Stated goal :: Transcribe the listing below from its opening line up to and including the line that contains "GLOW = (0.003, 0.0018, 0.001)"; reproduce nothing else.

_ _ _ _ _ _ _

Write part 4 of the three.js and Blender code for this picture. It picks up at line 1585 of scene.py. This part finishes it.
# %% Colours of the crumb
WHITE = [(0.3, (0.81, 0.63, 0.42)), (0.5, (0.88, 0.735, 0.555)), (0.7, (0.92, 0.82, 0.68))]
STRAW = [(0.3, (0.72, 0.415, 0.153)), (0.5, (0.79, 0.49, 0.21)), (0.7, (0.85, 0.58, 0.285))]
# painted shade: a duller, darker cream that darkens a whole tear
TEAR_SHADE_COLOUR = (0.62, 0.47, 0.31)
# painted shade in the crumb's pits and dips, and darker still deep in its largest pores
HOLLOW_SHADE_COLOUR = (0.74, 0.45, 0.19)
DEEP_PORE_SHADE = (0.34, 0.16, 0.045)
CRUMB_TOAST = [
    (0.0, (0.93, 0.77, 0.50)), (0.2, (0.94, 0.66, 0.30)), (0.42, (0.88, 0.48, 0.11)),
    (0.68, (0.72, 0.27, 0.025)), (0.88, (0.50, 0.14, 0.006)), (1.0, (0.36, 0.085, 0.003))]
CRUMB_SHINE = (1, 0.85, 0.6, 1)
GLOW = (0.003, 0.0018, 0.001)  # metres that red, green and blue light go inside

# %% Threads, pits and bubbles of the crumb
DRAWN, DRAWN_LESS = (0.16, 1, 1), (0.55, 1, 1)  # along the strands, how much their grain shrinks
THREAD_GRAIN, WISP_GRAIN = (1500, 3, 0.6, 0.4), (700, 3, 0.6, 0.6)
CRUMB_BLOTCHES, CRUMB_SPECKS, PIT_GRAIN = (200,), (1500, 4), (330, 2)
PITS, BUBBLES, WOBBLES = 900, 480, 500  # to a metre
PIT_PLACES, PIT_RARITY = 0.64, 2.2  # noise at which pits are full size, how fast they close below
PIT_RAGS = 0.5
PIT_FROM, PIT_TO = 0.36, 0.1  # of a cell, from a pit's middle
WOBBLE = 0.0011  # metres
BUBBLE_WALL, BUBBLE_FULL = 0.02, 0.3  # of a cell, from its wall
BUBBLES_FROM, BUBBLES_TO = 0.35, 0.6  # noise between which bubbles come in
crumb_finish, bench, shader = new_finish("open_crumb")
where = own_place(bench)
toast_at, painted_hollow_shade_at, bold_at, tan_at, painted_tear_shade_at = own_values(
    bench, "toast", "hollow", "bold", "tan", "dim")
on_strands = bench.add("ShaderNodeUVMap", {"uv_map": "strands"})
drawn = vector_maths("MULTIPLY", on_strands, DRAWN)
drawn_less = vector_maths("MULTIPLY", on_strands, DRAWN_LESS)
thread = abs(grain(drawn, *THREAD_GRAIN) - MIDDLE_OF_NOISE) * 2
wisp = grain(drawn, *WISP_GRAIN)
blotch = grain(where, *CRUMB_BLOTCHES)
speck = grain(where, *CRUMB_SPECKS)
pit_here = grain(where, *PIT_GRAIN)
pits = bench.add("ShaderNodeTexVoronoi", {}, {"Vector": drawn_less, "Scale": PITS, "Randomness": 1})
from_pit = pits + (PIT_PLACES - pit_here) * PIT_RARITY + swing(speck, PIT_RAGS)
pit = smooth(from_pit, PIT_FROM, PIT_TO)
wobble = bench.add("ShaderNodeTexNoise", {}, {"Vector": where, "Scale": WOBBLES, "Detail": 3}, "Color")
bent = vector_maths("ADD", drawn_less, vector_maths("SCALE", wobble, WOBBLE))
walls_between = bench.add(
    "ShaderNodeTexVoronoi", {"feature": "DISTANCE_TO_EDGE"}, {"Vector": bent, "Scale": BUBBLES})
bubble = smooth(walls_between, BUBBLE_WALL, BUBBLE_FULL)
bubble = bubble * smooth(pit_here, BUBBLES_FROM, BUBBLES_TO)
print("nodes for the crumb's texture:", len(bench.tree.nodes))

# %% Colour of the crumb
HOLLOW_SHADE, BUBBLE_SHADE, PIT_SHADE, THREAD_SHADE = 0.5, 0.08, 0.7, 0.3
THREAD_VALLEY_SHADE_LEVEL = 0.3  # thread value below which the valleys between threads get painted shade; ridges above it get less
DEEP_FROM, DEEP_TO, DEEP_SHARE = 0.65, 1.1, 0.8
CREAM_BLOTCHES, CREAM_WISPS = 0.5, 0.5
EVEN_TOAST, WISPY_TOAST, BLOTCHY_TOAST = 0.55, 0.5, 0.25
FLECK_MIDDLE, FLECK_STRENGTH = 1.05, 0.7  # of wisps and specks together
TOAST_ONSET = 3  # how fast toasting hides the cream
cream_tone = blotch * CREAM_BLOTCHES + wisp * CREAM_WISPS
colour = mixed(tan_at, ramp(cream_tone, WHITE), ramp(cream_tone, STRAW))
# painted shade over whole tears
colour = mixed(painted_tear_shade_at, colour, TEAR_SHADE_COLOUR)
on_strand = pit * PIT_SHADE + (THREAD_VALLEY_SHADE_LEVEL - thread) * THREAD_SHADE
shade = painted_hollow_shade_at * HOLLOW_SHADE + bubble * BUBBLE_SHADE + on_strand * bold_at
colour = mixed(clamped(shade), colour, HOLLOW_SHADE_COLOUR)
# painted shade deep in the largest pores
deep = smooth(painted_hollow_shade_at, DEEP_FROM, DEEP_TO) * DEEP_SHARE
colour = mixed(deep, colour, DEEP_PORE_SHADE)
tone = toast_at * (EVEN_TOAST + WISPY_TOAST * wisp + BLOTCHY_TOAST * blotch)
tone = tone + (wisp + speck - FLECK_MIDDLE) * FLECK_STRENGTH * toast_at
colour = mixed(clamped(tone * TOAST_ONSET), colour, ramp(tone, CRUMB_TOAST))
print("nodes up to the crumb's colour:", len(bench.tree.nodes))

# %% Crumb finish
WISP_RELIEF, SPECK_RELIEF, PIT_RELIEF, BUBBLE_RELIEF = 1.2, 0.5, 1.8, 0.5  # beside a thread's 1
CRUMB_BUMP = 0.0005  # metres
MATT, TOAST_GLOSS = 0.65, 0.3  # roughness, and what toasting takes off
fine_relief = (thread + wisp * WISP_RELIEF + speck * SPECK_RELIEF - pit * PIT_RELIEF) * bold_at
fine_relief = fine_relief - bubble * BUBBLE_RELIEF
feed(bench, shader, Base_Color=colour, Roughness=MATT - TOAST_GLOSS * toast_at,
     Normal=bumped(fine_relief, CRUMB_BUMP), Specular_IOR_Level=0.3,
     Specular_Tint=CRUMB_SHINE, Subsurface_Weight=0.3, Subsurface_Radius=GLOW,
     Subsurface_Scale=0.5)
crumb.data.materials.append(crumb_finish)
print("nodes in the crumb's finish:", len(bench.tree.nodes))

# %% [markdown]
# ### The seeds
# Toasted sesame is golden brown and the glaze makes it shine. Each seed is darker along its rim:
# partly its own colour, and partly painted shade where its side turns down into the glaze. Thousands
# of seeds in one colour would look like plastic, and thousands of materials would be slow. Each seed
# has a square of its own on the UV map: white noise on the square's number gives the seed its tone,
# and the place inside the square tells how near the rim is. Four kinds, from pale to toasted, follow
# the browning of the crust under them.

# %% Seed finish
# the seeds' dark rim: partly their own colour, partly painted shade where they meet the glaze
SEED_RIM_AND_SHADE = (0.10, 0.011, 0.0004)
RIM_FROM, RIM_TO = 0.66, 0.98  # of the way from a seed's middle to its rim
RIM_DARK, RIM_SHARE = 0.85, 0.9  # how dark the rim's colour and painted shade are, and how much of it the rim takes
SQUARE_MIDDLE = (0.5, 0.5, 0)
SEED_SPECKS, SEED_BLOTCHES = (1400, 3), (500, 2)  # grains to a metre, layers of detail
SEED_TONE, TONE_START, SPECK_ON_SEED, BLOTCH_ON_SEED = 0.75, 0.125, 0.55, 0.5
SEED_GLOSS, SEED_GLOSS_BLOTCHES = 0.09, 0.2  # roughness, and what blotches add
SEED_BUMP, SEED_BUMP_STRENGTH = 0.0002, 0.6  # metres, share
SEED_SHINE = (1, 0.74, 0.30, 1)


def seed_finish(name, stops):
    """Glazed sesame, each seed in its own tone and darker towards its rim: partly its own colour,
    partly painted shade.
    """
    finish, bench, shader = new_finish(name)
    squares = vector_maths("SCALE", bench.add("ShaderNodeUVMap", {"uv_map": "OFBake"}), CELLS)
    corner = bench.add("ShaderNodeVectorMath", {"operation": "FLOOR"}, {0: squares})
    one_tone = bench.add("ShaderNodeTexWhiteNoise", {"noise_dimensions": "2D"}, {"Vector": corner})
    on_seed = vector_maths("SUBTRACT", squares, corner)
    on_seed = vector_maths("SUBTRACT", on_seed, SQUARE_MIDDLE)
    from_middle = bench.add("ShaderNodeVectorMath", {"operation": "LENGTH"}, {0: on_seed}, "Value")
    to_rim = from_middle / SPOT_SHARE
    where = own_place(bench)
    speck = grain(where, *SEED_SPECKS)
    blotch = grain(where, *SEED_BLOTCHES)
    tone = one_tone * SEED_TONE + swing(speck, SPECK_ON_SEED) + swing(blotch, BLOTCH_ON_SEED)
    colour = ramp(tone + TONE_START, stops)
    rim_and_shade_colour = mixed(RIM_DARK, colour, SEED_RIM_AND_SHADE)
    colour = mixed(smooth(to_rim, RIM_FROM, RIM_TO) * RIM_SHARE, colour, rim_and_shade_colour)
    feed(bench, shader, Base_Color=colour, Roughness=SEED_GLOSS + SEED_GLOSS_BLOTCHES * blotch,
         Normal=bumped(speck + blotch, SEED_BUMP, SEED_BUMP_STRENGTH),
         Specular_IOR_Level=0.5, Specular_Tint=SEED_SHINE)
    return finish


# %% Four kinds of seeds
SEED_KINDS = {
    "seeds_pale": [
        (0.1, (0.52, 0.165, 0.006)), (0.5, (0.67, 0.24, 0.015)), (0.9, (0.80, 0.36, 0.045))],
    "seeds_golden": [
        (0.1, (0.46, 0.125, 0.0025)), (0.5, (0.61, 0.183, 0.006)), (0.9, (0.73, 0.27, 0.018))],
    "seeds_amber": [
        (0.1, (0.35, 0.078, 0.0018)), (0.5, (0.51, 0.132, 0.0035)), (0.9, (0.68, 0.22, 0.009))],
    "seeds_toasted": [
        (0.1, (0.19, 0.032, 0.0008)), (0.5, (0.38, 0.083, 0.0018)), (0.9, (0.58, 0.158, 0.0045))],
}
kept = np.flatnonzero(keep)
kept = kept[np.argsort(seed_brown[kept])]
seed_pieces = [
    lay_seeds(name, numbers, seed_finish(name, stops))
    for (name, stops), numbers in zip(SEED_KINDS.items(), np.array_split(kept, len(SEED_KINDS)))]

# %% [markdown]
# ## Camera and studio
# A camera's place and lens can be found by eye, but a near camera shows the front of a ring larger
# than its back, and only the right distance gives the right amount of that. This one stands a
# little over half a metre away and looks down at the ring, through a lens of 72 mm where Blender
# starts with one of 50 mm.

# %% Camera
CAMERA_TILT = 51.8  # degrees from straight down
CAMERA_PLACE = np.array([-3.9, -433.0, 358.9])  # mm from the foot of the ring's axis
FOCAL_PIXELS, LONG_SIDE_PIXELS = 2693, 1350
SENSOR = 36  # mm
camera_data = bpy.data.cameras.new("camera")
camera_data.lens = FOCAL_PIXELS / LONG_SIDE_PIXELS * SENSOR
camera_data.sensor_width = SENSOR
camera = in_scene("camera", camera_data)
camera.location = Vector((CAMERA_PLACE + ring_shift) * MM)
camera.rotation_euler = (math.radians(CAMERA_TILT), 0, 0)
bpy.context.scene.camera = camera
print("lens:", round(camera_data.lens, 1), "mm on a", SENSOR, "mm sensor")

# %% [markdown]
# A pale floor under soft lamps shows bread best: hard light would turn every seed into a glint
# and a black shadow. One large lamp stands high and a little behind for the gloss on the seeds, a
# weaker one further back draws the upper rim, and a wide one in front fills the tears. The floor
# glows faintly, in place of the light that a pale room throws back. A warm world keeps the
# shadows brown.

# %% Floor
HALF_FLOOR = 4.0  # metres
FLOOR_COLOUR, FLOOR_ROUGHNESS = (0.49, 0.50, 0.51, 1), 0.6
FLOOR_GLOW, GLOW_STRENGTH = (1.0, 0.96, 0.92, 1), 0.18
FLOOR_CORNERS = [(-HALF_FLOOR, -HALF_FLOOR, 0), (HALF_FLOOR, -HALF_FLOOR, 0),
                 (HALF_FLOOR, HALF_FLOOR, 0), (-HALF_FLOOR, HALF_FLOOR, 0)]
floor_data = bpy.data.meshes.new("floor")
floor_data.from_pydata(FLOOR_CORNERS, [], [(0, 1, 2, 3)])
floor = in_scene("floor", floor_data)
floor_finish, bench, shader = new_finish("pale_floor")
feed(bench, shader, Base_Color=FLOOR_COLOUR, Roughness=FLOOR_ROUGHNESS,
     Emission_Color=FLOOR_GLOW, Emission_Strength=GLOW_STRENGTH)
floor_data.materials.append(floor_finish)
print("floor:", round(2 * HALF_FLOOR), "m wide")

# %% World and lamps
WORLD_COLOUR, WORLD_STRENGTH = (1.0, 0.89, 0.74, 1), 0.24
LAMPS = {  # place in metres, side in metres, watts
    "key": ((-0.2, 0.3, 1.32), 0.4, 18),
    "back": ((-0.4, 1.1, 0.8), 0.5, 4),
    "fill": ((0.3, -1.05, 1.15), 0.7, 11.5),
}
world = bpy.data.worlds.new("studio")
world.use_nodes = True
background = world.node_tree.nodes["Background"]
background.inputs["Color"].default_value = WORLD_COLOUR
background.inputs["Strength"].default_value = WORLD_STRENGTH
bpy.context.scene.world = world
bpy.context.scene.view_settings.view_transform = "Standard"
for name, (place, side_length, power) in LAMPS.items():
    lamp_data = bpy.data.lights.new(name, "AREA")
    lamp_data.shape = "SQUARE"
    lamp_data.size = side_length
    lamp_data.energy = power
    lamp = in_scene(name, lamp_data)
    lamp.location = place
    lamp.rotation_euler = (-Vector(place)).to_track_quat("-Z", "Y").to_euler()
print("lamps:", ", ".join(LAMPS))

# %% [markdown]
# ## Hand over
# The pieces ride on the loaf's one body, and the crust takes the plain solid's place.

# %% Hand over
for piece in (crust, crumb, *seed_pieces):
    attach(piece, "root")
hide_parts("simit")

_ _ _ _ _ _ _

Answer for this exercise ::
Write part 4 of the three.js and Blender code for this picture. It picks up at line 1585 of scene.py. This part finishes it.
# %% Colours of the crumb
WHITE = [(0.3, (0.81, 0.63, 0.42)), (0.5, (0.88, 0.735, 0.555)), (0.7, (0.92, 0.82, 0.68))]
STRAW = [(0.3, (0.72, 0.415, 0.153)), (0.5, (0.79, 0.49, 0.21)), (0.7, (0.85, 0.58, 0.285))]
# painted shade: a duller, darker cream that darkens a whole tear
TEAR_SHADE_COLOUR = (0.62, 0.47, 0.31)
# painted shade in the crumb's pits and dips, and darker still deep in its largest pores
HOLLOW_SHADE_COLOUR = (0.74, 0.45, 0.19)
DEEP_PORE_SHADE = (0.34, 0.16, 0.045)
CRUMB_TOAST = [
    (0.0, (0.93, 0.77, 0.50)), (0.2, (0.94, 0.66, 0.30)), (0.42, (0.88, 0.48, 0.11)),
    (0.68, (0.72, 0.27, 0.025)), (0.88, (0.50, 0.14, 0.006)), (1.0, (0.36, 0.085, 0.003))]
CRUMB_SHINE = (1, 0.85, 0.6, 1)
GLOW = (0.003, 0.0018, 0.001)  # metres that red, green and blue light go inside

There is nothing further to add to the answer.